The two teachers I remember most clearly are Miss Ochoa and Armand Mauss. I found out much later, when I was doing another of these of class reunion preparations, that Miss Ochoa came as a young child refugee to Canada. Her large Basque family were refugees from Franco‘s Spain. In high school in Vancouver she was on a provincial championship girl’s hockey team. I knew she was tough but I would never have guessed that. She used to walk around the classroom with a ruler in one hand. I hadn’t yet heard stories of nuns who would swat students with a ruler if they said or did the wrong thing. She didn’t hit us but she would strike her own palm for emphasis sometimes. That made a distinct impression. You hoped never to be wrong in her class. She would greet your wrong answer with a silence that deepened and widened until it was like a pit you were going to fall into. Really scary! That pushed me to work harder and do better than I had ever imagined I could. She taught me to push the boundaries, to take that next step even when I am exhausted and didn’t want to try any more. That has been another unparalleled gift in my life. Thank you, Miss Ochoa!
Mr. Mauss help me learn to look up and out beyond my little suburban town into the big wide world. He was the son of the overseer of Mormon missionaries in East Asia, working on a doctorate in the sociology of religion at UC Berkeley. He worked full time as a teacher to support his large family. He took a station wagon full of us on a trip to a conference run by the American Friends Service Committee. I was held at the Asilomar Conference center near Carmel, over a weekend when I must’ve been a junior in high school. The two speakers were expected to be Dr. Martin Luther King, Jr. and Nelson Rockefeller. Dr. King couldn’t come because he had a schedule conflict. His associate, Ralph Abernathy, came in his place and talked about the civil rights movement. We joined hands and sang “We shall overcome.” Then Nelson Rockefeller talked about domestic politics and international relations. Their words opened my eyes to things beyond what I had seen before. That combined with a Japanese dinner that Mr. Mauss treated us to on Cannery Row in Monterey on our way home. I don’t know what would have broadened my horizons that much or given me such a taste for the adventures of learning - going and seeing and touching and tasting other cultures, even now in the American Midwest. Thank you, Mr. Mauss.
Now I can’t really brag about my teachers without bragging about my classmates and what we’ve achieved over the years. One of the things I do for the class is to find obituaries or other biographical material about our classmates who have died. I am stunned by our collective accomplishments. One man worked for a think tank in DC. He wrote the definitive work on how China’s management of its economy and international relations would to affect the US economy in years to come.
Another man, a Vietnam veteran, was an auto mechanic up in Siskiyou County which is now in flames.

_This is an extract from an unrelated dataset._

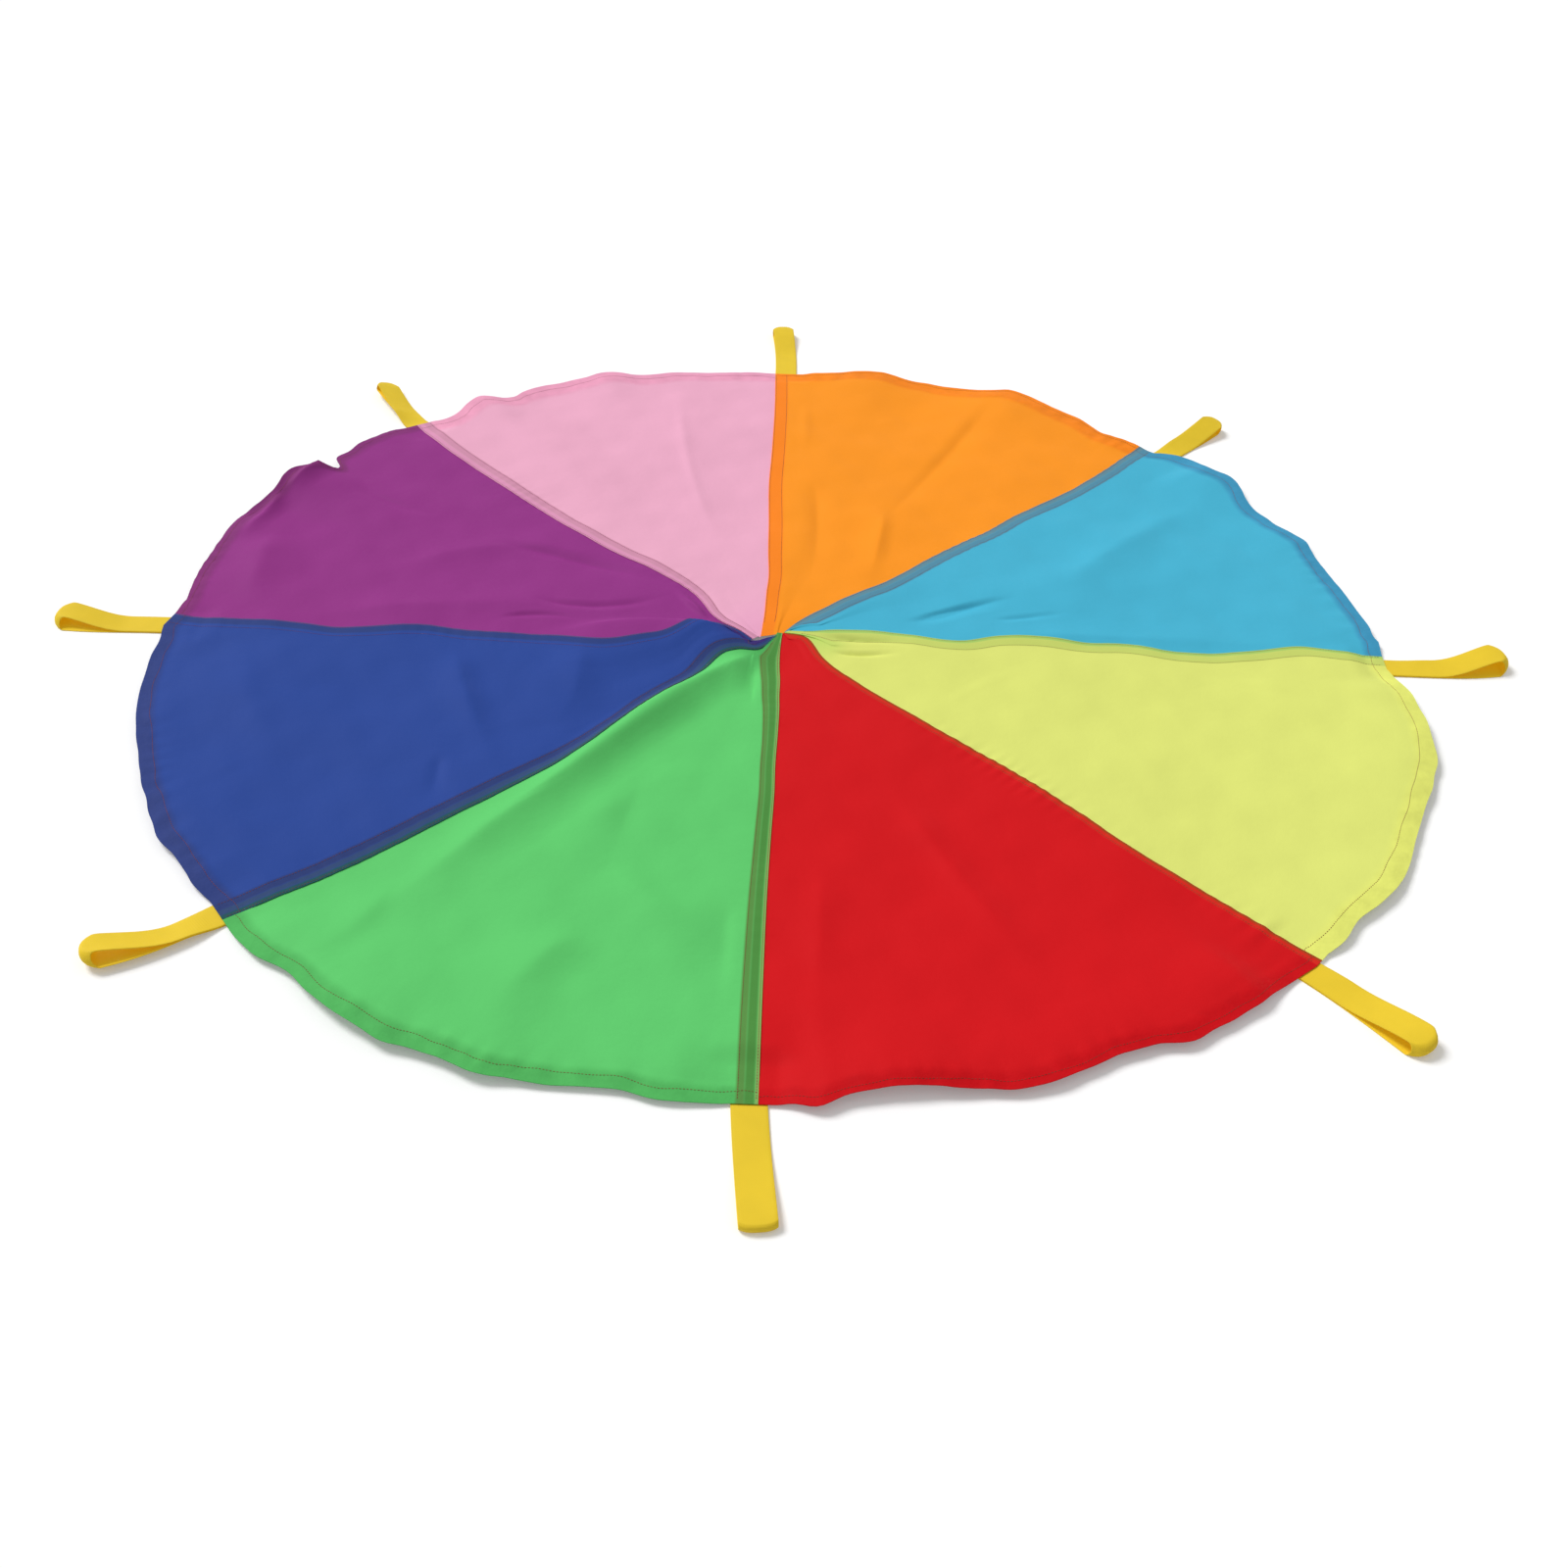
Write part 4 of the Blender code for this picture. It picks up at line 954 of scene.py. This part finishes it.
def strip_piece(seam, name):
    """A strip of webbing: a flat profile with rounded edges, carried along the loop's path, which
    leans to one side as a power of the distance and rolls about its own length, and whose upper ply
    lies a little to one side of the lower. The bight's corners fall back as the cube of the distance
    from its middle. The cut coordinates are the distances across the strip and along it."""
    out, height = loop_path(seam)
    length = HANDLE_LENGTH * HANDLE_LENGTH_SHARES[seam]
    lean, bend = HANDLE_LEAN_SHARES[seam], HANDLE_BENDS[seam]
    reach = np.maximum(out, 0) / length
    skew = HANDLE_SKEWS[seam] * (height / height.max() - 0.5) * smooth(reach / SKEW_SHARE)
    drift = lean * length * reach ** bend + skew
    swing = lean * bend * reach ** (bend - 1)
    roll = math.radians(HANDLE_ROLL_DEGREES[seam]) * smooth(reach / ROLL_SHARE)
    angle = seam * GORE_ANGLE
    ahead = np.append(outward(angle), 0)
    side = np.append(sideways(angle), 0)
    rim = np.append(handle_centre(seam), 0)
    top = np.array([0, 0, 1])
    scale = np.hypot(1, swing)[:, None]
    forward = (ahead + swing[:, None] * side) / scale
    level = (side - swing[:, None] * ahead) / scale
    across = level * np.cos(roll)[:, None] + top * np.sin(roll)[:, None]
    up = top * np.cos(roll)[:, None] - level * np.sin(roll)[:, None]
    slope = np.stack([np.gradient(out), np.gradient(height)], -1)
    slope = slope / np.linalg.norm(slope, axis=-1, keepdims=True)
    normal = slope[:, :1] * up - slope[:, 1:] * forward
    lift = WEBBING_WIDTH / 2 * np.abs(np.sin(roll))
    middle = rim + out[:, None] * ahead + drift[:, None] * side + height[:, None] * up + lift[:, None] * top
    turn = np.linspace(0, math.pi, STRIP_PROFILE)
    edge = WEBBING_WIDTH / 2 - WEBBING / 2 + WEBBING / 2 * np.sin(turn)
    tall = WEBBING / 2 * np.cos(turn)
    flat = np.linspace(-0.8, 0.8, STRIP_PROFILE) * WEBBING_WIDTH / 2
    u = np.concatenate([edge, flat[::-1], -edge, flat])
    face = np.full(STRIP_PROFILE, WEBBING / 2)
    v = np.concatenate([tall, -face, -tall, face])
    count = len(u)
    points = middle[:, None] + u[None, :, None] * across[:, None] + v[None, :, None] * normal[:, None]
    at_end = np.exp(-((length - out) / CORNER_REACH) ** 2)[:, None]
    fall = HANDLE_CORNERS[seam] * at_end * np.abs(2 * u[None, :] / WEBBING_WIDTH) ** 3
    points = points - fall[..., None] * forward[:, None]
    along = np.concatenate([[0], np.cumsum(np.linalg.norm(np.diff(middle, axis=0), axis=1))])
    size = (len(along), count)
    cut = np.stack([np.broadcast_to(u, size), np.broadcast_to(along[:, None], size)], -1)
    grid = np.arange(len(along) * count).reshape(size)
    ring = np.roll(grid, -1, axis=1)
    quads = np.stack([grid[:-1], ring[:-1], ring[1:], grid[1:]], -1).reshape(-1, 4)
    half = np.arange(count // 2 - 1)
    cap = np.stack([half, count - 1 - half, count - 2 - half, half + 1], 1)
    quads = np.concatenate([quads, cap, cap[:, ::-1] + grid[-1, 0]])
    # 1 on the inner faces of the loop, where the painted glow is stronger
    inner = np.broadcast_to(np.clip(v / (WEBBING / 2), 0, 1), size)
    return make_mesh(name, points.reshape(-1, 3), quads, cut.reshape(-1, 2), inner=inner.ravel())


webbing, webbing_shader, webbing_root = new_material("yellow webbing", 0.60, 0.12, 0.0)
cut = webbing_root.node("ShaderNodeUVMap", {"uv_map": "cut"}, {})
across = webbing_root.node("ShaderNodeSeparateXYZ", {}, {0: cut}, 0)
along = webbing_root.node("ShaderNodeSeparateXYZ", {}, {0: cut}, 1)
warp = (across * 4200.0).math("SINE")
weft = (along * 2600.0).math("SINE")
selvedge = across.math("ABSOLUTE").fade(0.0140, 0.0152)
patch = cut.noise(30.0, 3.0)
tone = 0.93 + 0.12 * patch + 0.03 * warp * weft - 0.04 * selvedge
webbing_colour = tone.shade(screen(229, 197, 52)[:3])
webbing_root.tree.links.new(webbing_colour.socket, webbing_shader.inputs["Base Color"])
# Painted light: the webbing glows faintly, more on the loop's inner faces, in place of light that passes
# through it and bounces inside the loop
inside = webbing_root.node("ShaderNodeAttribute", {"attribute_name": "inner"}, {}, 2)
painted_glow = inside.mix(screen(64, 52, 10), screen(105, 84, 14))
webbing_root.tree.links.new(painted_glow.socket, webbing_shader.inputs["Emission Color"])
webbing_shader.inputs["Emission Strength"].default_value = 1.0
relief = warp * weft * 0.00006 + weft * 0.00003 + selvedge * 0.0001
bump = webbing_root.node("ShaderNodeBump", {}, {"Strength": 0.6, "Distance": 1.0, "Height": relief})
webbing_root.tree.links.new(bump.socket, webbing_shader.inputs["Normal"])

for index, (handle_name, half, *_) in enumerate(SEAMS):
    strip = strip_piece(index, f"hand_loop_{handle_name}")
    strip.data.materials.append(webbing)
    ahead = outward(index * GORE_ANGLE)
    flex = handle_centre(index) + ahead * FLEX_REACH
    end = flex + ahead * FLEX_REACH * 1.5
    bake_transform(strip)
    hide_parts(f"handle_{handle_name}_sewn_ends", f"handle_{handle_name}_loop")

# Floor and light: a plain white floor under a wide, soft key light from the back left and an even
# dome. For the camera the floor and the space behind it are white, and the floor keeps its shadows.
FLOOR_RADIUS = 9.0
FLOOR_GREY = 0.86
FLOOR_GLOW = 0.19
KEY_FROM = (-0.55, 0.40, 0.73)
KEY_STRENGTH = 2.5
KEY_SPREAD_DEGREES = 25
DOME_STRENGTH = 0.40


def seen_directly(root):
    """1 for rays from the camera, a mirror or glass, which see a white floor and white space."""
    camera, mirror, glass = (
        root.node("ShaderNodeLightPath", {}, {}, name)
        for name in ("Is Camera Ray", "Is Glossy Ray", "Is Transmission Ray")
    )
    return root.math("MAXIMUM", root.math("MAXIMUM", camera, mirror), glass)


def finish_tree(tree, kind, surface):
    """Replace a tree's output by one that takes the given surface."""
    output = tree.nodes.new(kind)
    tree.links.new(surface.socket, output.inputs["Surface"])


bpy.ops.mesh.primitive_circle_add(vertices=96, radius=FLOOR_RADIUS, fill_type="NGON")
floor = bpy.context.object
floor.name = "floor"
floor_paint = bpy.data.materials.new("white floor")
floor_paint.use_nodes = True
floor_paint.node_tree.nodes.clear()
root = Wire(floor_paint.node_tree)
matt = root.node("ShaderNodeBsdfDiffuse", {}, {"Color": (FLOOR_GREY, FLOOR_GREY, FLOOR_GREY, 1)})
glow_strength = seen_directly(root) * FLOOR_GLOW
glow = root.node("ShaderNodeEmission", {}, {"Color": (1, 1, 1, 1), "Strength": glow_strength})
finish_tree(root.tree, "ShaderNodeOutputMaterial", root.node("ShaderNodeAddShader", {}, {0: matt, 1: glow}))
floor.data.materials.append(floor_paint)

world = bpy.data.worlds.new("dome")
bpy.context.scene.world = world
world.use_nodes = True
world.node_tree.nodes.clear()
root = Wire(world.node_tree)
strength = DOME_STRENGTH + (1 - DOME_STRENGTH) * seen_directly(root)
dome = root.node("ShaderNodeBackground", {}, {"Color": (1, 1, 1, 1), "Strength": strength})
finish_tree(root.tree, "ShaderNodeOutputWorld", dome)

key = bpy.data.objects.new("key light", bpy.data.lights.new("key light", "SUN"))
key.data.energy = KEY_STRENGTH
key.data.angle = math.radians(KEY_SPREAD_DEGREES)
bpy.context.scene.collection.objects.link(key)
key.rotation_mode = "QUATERNION"
key.rotation_quaternion = Vector(KEY_FROM).to_track_quat("Z", "Y")

bpy.context.scene.view_settings.view_transform = "Standard"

He started out with a general shop but ended up specializing in motorcycles and then classic cars. He started a motorcycle club in that area for other vets. When he died, his online obituary was followed by condolences written by members of the club. They gave voice to how many of them had found healing in those rides and conversations. He had helped them come to terms with a difficult time in their past.
Still another of our classmates started a children’s theater group in the Seattle area. Think of how that must’ve helped those children blossom and grow and gain confidence.

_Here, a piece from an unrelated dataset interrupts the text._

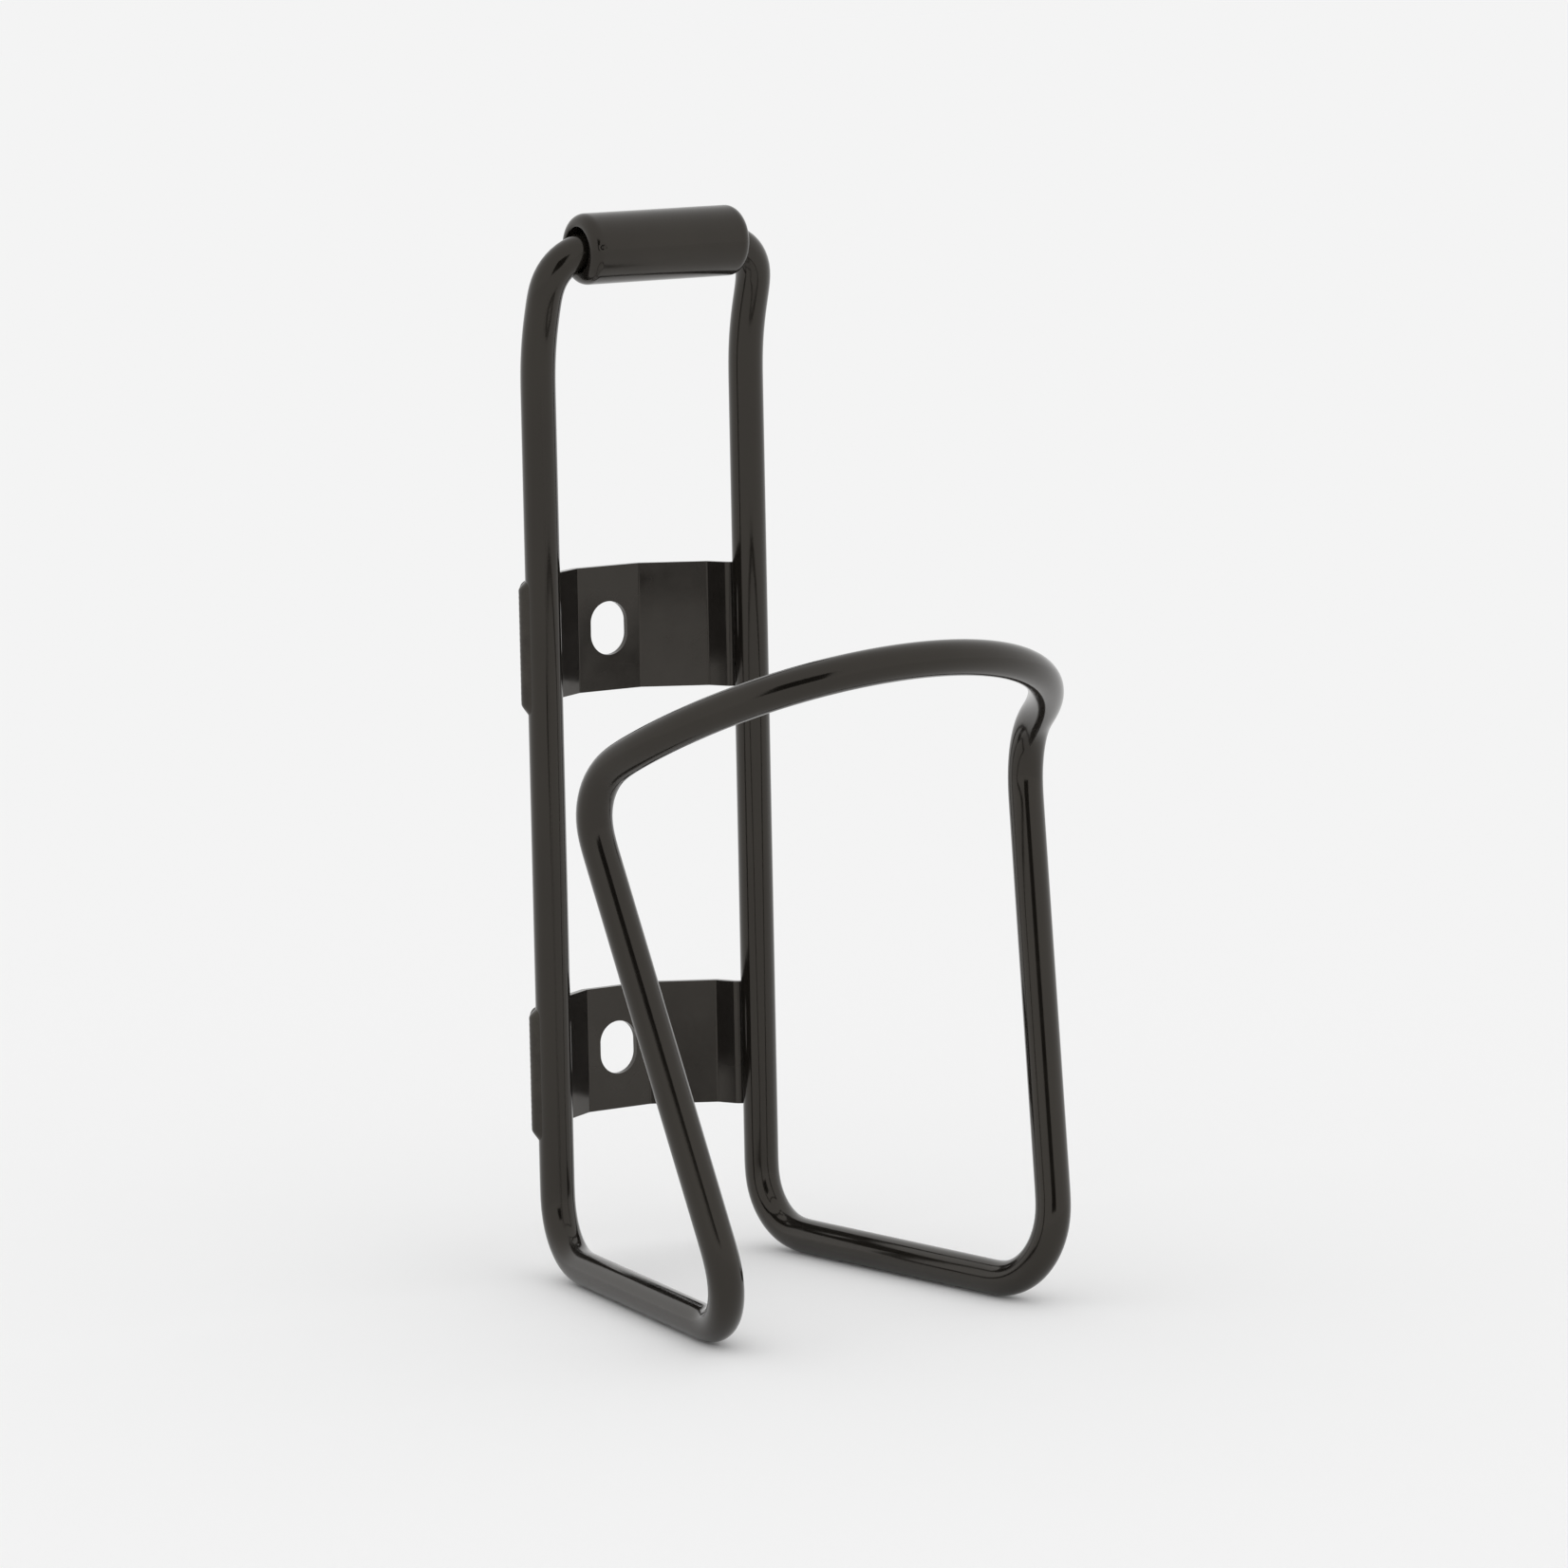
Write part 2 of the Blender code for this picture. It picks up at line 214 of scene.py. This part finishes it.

Recently I had a phone conversation with a classmate who is a ranch wife in South Dakota on the North Dakota border. She’s there because her husband‘s father was getting too old to really manage the ranch. Her husband wanted to move back and manage it for him because he loved his dad. And she loved him. So off they went from their budding urban careers to about as remote an area as I can imagine. She already had a masters in social work. I hope she was able to find a place to use that in that county. When I talked to her on the phone she was organizing her daughters in-law and some friends to feed a crew that was coming in to do branding. I thought of how extraordinary it was that a rich kid from Lafayette would find her life there.
The last one I want to mention is in my opinion our class hero. Matt Terry left his pregnant wife and two-year-old daughter on a beach in Oregon. He went to use his rescue swimmer training from his naval service in Vietnam to save a group of Girl Scouts and their leader who had been caught in an undertow and pulled out into the Pacific. He and the scout leader and one scout drowned but the rest were saved. When our class gathered for its 50th reunion, I had already told this story on our website. I think that a group of his buddies decided to invite his son to join us at our 50th reunion. They sat together at a table all evening telling him stories about the father he had never known.
There have been a lot of professors, teachers, preachers, documentary film makers, journalists and others who have helped me learn since those days. But I owe an incomparable debt to those teachers at Le Conte, Montecito, Stanley and Acalanes for helping us become the people we are today. And for helping us learn how to do the things that we can do now. Thank you.